**Data block**.

========

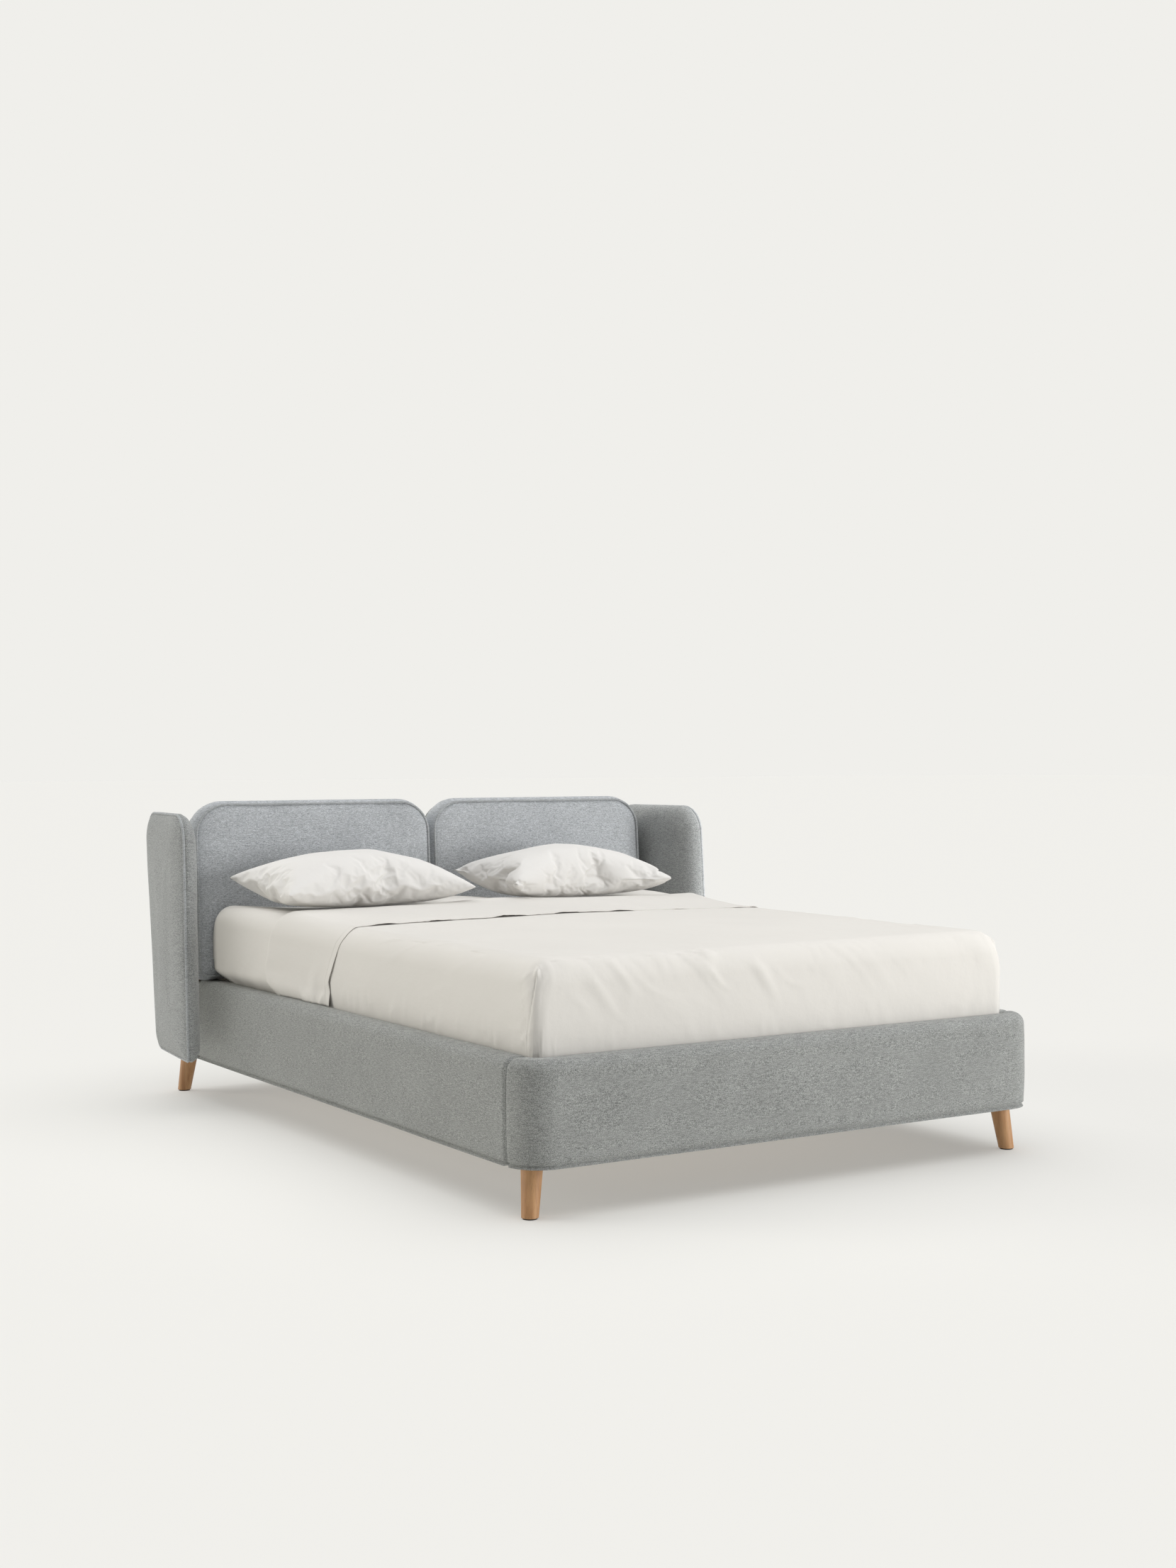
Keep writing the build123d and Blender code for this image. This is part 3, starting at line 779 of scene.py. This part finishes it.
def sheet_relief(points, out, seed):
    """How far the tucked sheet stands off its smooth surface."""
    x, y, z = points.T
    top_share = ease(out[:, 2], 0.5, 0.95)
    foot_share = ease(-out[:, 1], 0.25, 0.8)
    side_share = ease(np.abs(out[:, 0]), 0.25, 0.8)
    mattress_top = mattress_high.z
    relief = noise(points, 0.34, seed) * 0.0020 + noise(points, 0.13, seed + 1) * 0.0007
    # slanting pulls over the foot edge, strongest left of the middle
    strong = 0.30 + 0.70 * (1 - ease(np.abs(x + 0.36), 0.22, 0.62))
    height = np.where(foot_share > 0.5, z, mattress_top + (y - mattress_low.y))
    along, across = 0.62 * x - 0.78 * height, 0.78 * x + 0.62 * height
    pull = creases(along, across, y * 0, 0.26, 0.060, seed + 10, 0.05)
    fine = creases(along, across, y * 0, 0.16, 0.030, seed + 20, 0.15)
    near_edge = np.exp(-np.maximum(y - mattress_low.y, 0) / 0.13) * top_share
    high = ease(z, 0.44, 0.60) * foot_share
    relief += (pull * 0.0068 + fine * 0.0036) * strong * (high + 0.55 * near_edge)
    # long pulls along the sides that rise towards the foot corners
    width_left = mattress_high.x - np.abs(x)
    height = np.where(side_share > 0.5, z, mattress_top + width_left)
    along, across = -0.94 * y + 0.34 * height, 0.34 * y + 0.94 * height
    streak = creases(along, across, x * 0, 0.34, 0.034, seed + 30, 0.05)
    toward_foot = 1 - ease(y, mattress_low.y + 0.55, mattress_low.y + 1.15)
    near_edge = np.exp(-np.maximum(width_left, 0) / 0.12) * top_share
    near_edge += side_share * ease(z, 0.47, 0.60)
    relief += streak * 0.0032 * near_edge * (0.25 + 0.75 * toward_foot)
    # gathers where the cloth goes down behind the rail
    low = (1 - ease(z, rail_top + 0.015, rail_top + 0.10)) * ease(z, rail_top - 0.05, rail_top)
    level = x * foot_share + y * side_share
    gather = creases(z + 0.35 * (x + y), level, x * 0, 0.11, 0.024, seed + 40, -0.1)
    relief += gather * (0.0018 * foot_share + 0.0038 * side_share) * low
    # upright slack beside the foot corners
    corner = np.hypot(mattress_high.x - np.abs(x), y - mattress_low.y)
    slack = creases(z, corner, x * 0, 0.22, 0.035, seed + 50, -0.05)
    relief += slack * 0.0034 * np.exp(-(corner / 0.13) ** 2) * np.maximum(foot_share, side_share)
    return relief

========

**Aim of the task**. Output the listing above exactly as it appears.

**The result**.
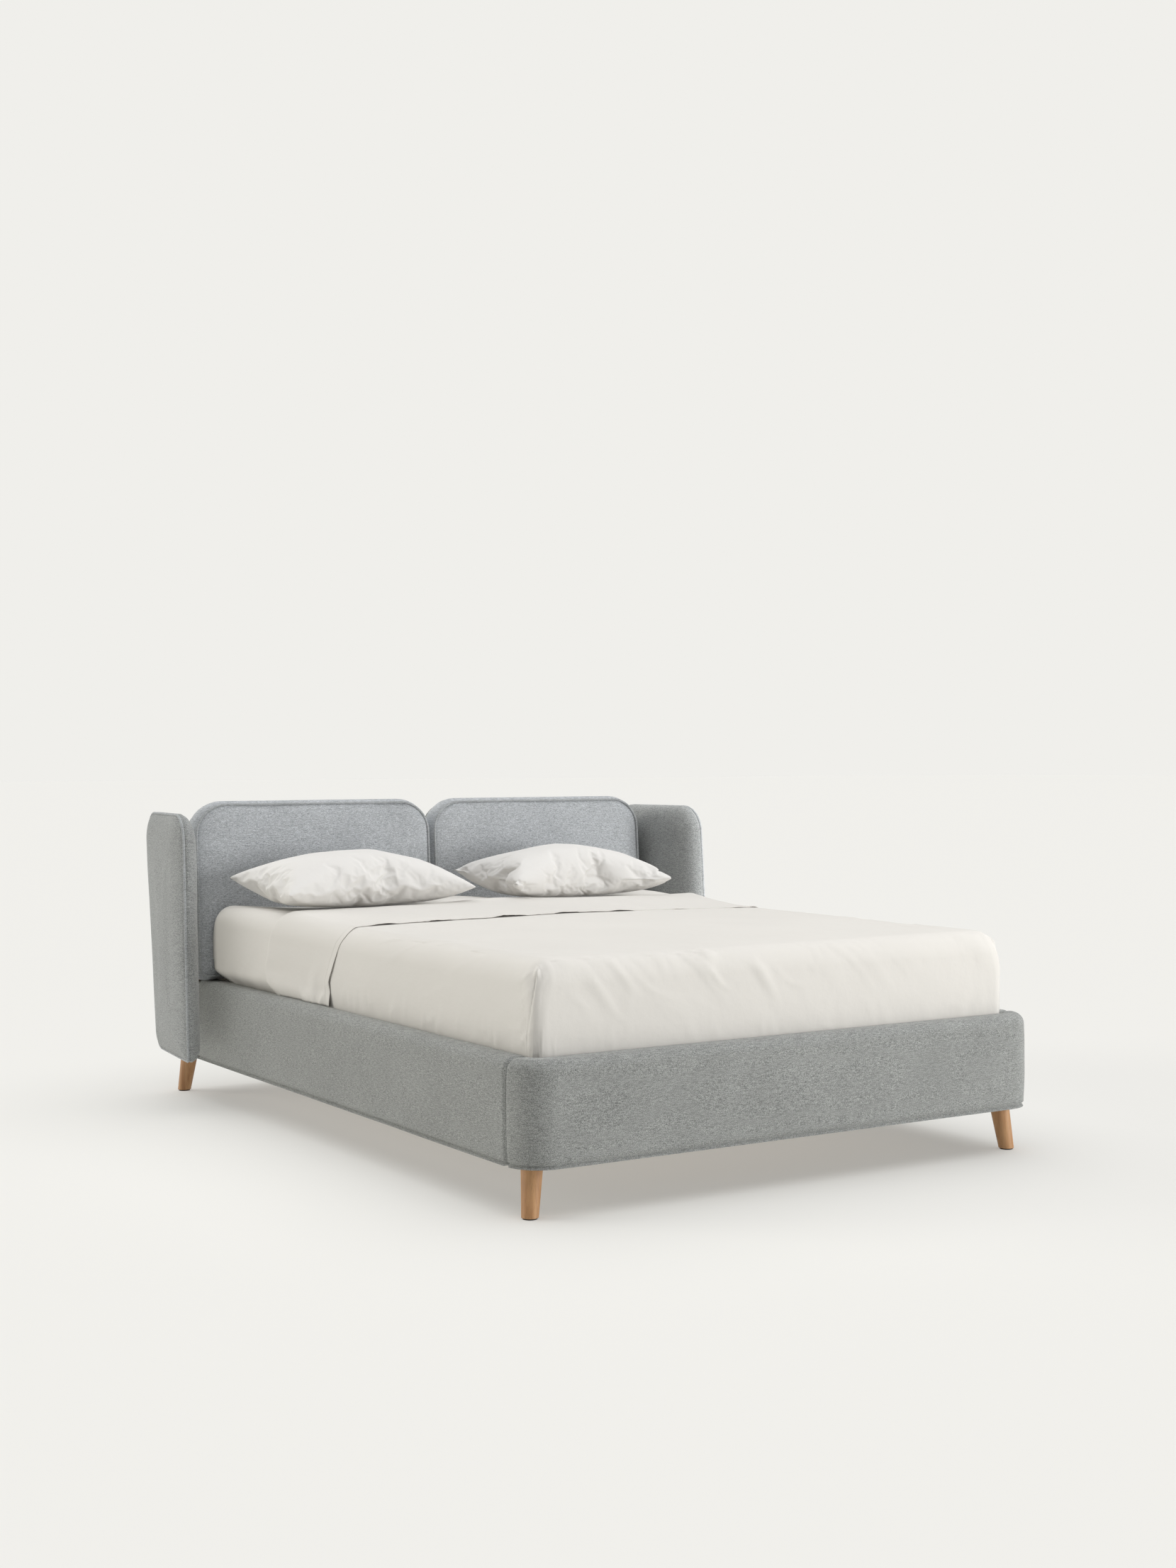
Keep writing the build123d and Blender code for this image. This is part 3, starting at line 779 of scene.py. This part finishes it.
def sheet_relief(points, out, seed):
    """How far the tucked sheet stands off its smooth surface."""
    x, y, z = points.T
    top_share = ease(out[:, 2], 0.5, 0.95)
    foot_share = ease(-out[:, 1], 0.25, 0.8)
    side_share = ease(np.abs(out[:, 0]), 0.25, 0.8)
    mattress_top = mattress_high.z
    relief = noise(points, 0.34, seed) * 0.0020 + noise(points, 0.13, seed + 1) * 0.0007
    # slanting pulls over the foot edge, strongest left of the middle
    strong = 0.30 + 0.70 * (1 - ease(np.abs(x + 0.36), 0.22, 0.62))
    height = np.where(foot_share > 0.5, z, mattress_top + (y - mattress_low.y))
    along, across = 0.62 * x - 0.78 * height, 0.78 * x + 0.62 * height
    pull = creases(along, across, y * 0, 0.26, 0.060, seed + 10, 0.05)
    fine = creases(along, across, y * 0, 0.16, 0.030, seed + 20, 0.15)
    near_edge = np.exp(-np.maximum(y - mattress_low.y, 0) / 0.13) * top_share
    high = ease(z, 0.44, 0.60) * foot_share
    relief += (pull * 0.0068 + fine * 0.0036) * strong * (high + 0.55 * near_edge)
    # long pulls along the sides that rise towards the foot corners
    width_left = mattress_high.x - np.abs(x)
    height = np.where(side_share > 0.5, z, mattress_top + width_left)
    along, across = -0.94 * y + 0.34 * height, 0.34 * y + 0.94 * height
    streak = creases(along, across, x * 0, 0.34, 0.034, seed + 30, 0.05)
    toward_foot = 1 - ease(y, mattress_low.y + 0.55, mattress_low.y + 1.15)
    near_edge = np.exp(-np.maximum(width_left, 0) / 0.12) * top_share
    near_edge += side_share * ease(z, 0.47, 0.60)
    relief += streak * 0.0032 * near_edge * (0.25 + 0.75 * toward_foot)
    # gathers where the cloth goes down behind the rail
    low = (1 - ease(z, rail_top + 0.015, rail_top + 0.10)) * ease(z, rail_top - 0.05, rail_top)
    level = x * foot_share + y * side_share
    gather = creases(z + 0.35 * (x + y), level, x * 0, 0.11, 0.024, seed + 40, -0.1)
    relief += gather * (0.0018 * foot_share + 0.0038 * side_share) * low
    # upright slack beside the foot corners
    corner = np.hypot(mattress_high.x - np.abs(x), y - mattress_low.y)
    slack = creases(z, corner, x * 0, 0.22, 0.035, seed + 50, -0.05)
    relief += slack * 0.0034 * np.exp(-(corner / 0.13) ** 2) * np.maximum(foot_share, side_share)
    return relief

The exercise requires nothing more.